For the purists in the survey world we could argue that when you ask someone about “Overall Satisfaction with their Organization” you run the risk of actually changing the way that they might respond. This might be especially true if you first ask about other aspects of organizational life which can get them thinking about issues that they had not been previously thinking about. On the other hand the pragmatist in me says that if you ask the question routinely in the same fashion at the same point in the questionnaire it is not a big issue. Work done on item placement on surveys shows that it can have an impact, but rather minimal in my opinion, when you are looking for big organizational elephants to tackle rather than nuanced differences.   

What about other aspects of life, organizational or otherwise? Do we routinely use the same causality logic, driven from the point of view of the observer, as when deer cross the road? I have an inkling that many of us do, even when we know better. I am pretty sure for instance, that the road repair crews have discussions in the morning to determine which way I will be driving that day before setting out their cones and construction equipment. I am also sure that toll booth operators and parking lot attendants upon seeing me get into their line, decide to slow down the flow of cars in my lane.  And I am 100% certain that if there are multiple lines at an highway exit, ticket window or at airport security that the longest slowest moving line is the one I am supposed to be in. At this point I have just given up and automatically move towards that line.  (That last one may have a basis in reality, if you think about normal distributions and the likelihood that you need to go where the majority of other people need to go.)

Upon starting work with a new client, a client that I may never have previously known much about or thought of, I start to see their logos and products everywhere I look. They are more cognizant to me personally rather than actually having more advertising, products or services out there.

Does the point of view of the observer influence their interpretation of events? Of course it does. High ranking managers, especially in larger organizations, may not get the opportunity to observe organizational events the same way as others in the organization experience them. They tend to be shielded from that, (if you were cynical you would say that they are being managed by their subordinates) which may cause them to come to the conclusion that there organization is running in a fashion incongruent with reality.  One reason why organizational surveys are as popular as they have been over the years is because they can help cut through the shielding if done properly. Senior managements are often captivated during a feedback session which offers a point of view which may be rare for them to experience.

The notion of free will revolves around the concept of whether people (and deer) have freedom of choice in picking which decisions they will make in life or whether our outcomes, our fates have been predetermined by some external force. But the choices we make are inextricably bound up with our interpretations of events – our point of view. The implementation of free will then is then potentially also driven by the fact that two people who observe the same event may interpret the event differently, and thereby take different courses of action, depending on their point of view which varies their interpretation of the event.  A single interpretation of an event is not likely from all observers because of the unique point of view of the various observers. All you have to do is to listen to the various “news” shows that are popular today to realize how varied the “neutral” interpretation of events can be.  

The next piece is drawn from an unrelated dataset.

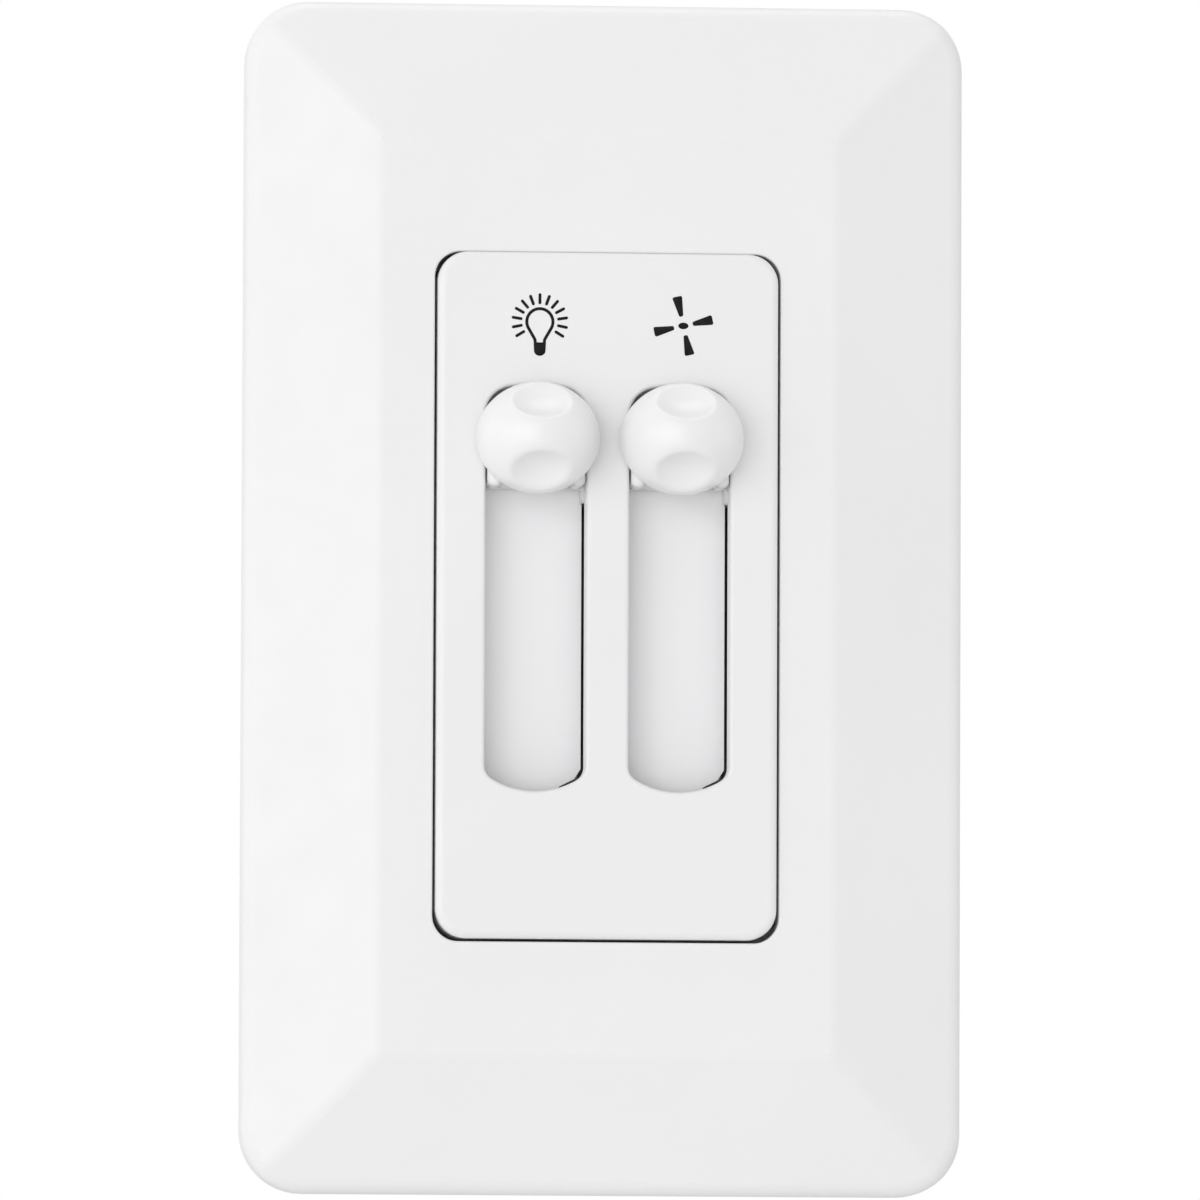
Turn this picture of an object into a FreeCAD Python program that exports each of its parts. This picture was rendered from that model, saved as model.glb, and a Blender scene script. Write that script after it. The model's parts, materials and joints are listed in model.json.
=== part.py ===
"""Wall control with two vertical slides: a lamp dimmer on the left and a fan speed switch on the right.

A sloped white cover clips over an adapter frame. Through its opening stands a white bezel with two tall
slots, and in each slot a ball knob with two finger scoops runs up and down. Each knob sits on a carriage
whose thin arm passes a slit beside the slot's floor and drives a slide in the housing behind the yoke.

X is to the right, Z is up and the front faces -Y. The wall plane is y = 0, and the origin is the middle of
the cover's back edge on that plane. All sizes are in millimetres.
"""

import FreeCAD, Part
import math
import os

V = FreeCAD.Vector

# Standard distance between the two screws of a single-gang wall box
box_screw_spacing = 83.34

# Cover
cover_width = 69.1
cover_end_reach = 15.48
cover_corner_radius = 6.0
cover_edge_height = 3.9
cover_wall = 1.9
cover_flat_side = 5.29
cover_flat_end = 11.07
slope_crease_radius = 3.0
cover_edge_round = 1.7
opening_gap_side = 0.26
opening_gap_top = 0.025
opening_gap_bottom = 0.27
opening_corner_radius = 2.45
opening_edge_round = 0.2
collar_wall = 1.2
collar_gap = 0.4
rib_thickness = 0.9
rib_gap = 0.25
rib_end_margin = 30.0
end_rib_offset = 9.0
hook_width = 7.0
hook_thickness = 1.2
hook_end_margin = 18.0
hook_gap = 0.2
hook_bite = 0.6
hook_barb_height = 0.7
hook_barb_gap = 0.1

# Adapter frame under the cover
adapter_setback_side = 6.05
adapter_setback_end = 4.15
adapter_thickness = 1.4
adapter_corner_radius = 5.0
adapter_opening_gap = 0.8
adapter_relief_length = 7.0
adapter_relief_depth = 4.0
adapter_relief_margin = 5.2

# Bezel with the two slots
bezel_end_margin = 3.625
bezel_corner_radius = 2.9
bezel_front_round = 0.7
bezel_proud = 0.8
bezel_face_thickness = 2.6
bezel_side_wall = 1.3
slot_width = 9.7
slot_web = 4.1
slot_margin_side = 4.6
slot_margin_top = 12.775
slot_margin_bottom = 14.075
slot_top_end_radius = 18.0
slot_top_corner_radius = 2.7
slot_bottom_end_radius = 7.9
slot_bottom_corner_radius = 1.5
slot_edge_round = 0.35

# Slide bed between the bezel and the yoke
bed_height = 2.4
bed_plate_thickness = 1.2
bed_skirt = 1.2
bed_side_gap = 0.2
bed_corner_radius = 1.4
channel_height = 1.8
slit_reveal = 0.1
slit_foot_lift = 0.7
slit_foot_reach = 2.05
slit_foot_rise = 1.7
slit_foot_bend_side = 0.6
slit_foot_bend_rise = 0.73

# Carriages
sliding_gap = 0.15
shoulder_side_gap = 0.17
shoulder_top = 3.6
shoulder_bottom = 4.55
shoulder_top_radius = 2.5
shoulder_foot_radius = 0.6
shoulder_arch_width = 7.0
shoulder_arch_height = 0.8
slide_top_allowance = 5.2
slide_bottom_allowance = 6.3
shoe_overlap = 0.65
shoe_side_gap = 0.2
arm_thickness = 1.3
arm_half_length = 5.85
arm_gap = 0.25
arm_tail_width = 0.3
arm_tip_recess = 0.2
fork_depth = 2.6
post_width = 3.2
post_height = 4.2
post_length = 3.2
post_clearance = 0.04

# Knobs
knob_half_width = 5.92
knob_radius = 5.37
knob_standoff = 1.8
knob_base_gap = 0.3
knob_base_round = 0.25
scoop_half_width = 5.5
scoop_radius = 4.4
scoop_depth = 1.4
scoop_angle = 45.0
scoop_rim_round = 0.35
oval_match = 0.02

# Mounting yoke
yoke_thickness = 1.2
yoke_overhang = 0.25
yoke_corner_radius = 2.5
ear_root_margin = 5.17
ear_neck_width = 22.0
ear_end_width = 34.0
ear_end_height = 8.0
ear_end_margin = 3.98
ear_notch_radius = 2.2
box_slot_width = 4.4
box_slot_length = 7.6
cover_screw_step = 6.75
tapped_collar_radius = 2.7
tapped_collar_height = 0.9
arm_slot_side_gap = 0.4
arm_slot_end_gap = 0.6
ground_tab_width = 8.0
ground_tab_depth = 9.5
ground_tab_offset = 15.5
ground_tab_bend = 0.84
ground_screw_reach = 5.15

# Screws
machine_screw_radius = 1.75
machine_neck_radius = 1.45
machine_head_radius = 3.4
box_head_height = 1.7
box_screw_length = 24.0
box_head_clearance = 0.9
adapter_screw_length = 9.0
countersink_height = 1.2
retainer_width = 10.0
retainer_height = 7.8
retainer_thickness = 0.35
retainer_corner_radius = 1.0
thread_relief = 0.1
thread_clearance = 0.05
driver_slot_width = 0.9
driver_slot_depth = 0.7
recess_length = 2.6
recess_width = 0.7
chamfer_length = 0.5
case_screw_radius = 1.1
case_screw_head_radius = 2.3
case_screw_head_height = 1.5
case_screw_grip = 4.0
case_screw_bite = 4.2
case_screw_clearance = 0.25
screw_end_gap = 0.3
boss_radius = 2.4
boss_inset_side = 3.3
boss_inset_end = 3.25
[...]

People within organizations and those helping them interpret events and other data flows that impinge upon the organization have a challenge. In order to make the best possible decisions for the organization the challenge is to openly examine events from multiple points of view and to come to the realization that the decisions made will be interpreted differently depending on the point of view of the observer. You may come to what you view as the optimum decision but realize it will be interpreted divergently and hence will need additional explanation and transparency to be understandable from the viewpoint of others. Wait…I think I just saw a deer cross the road.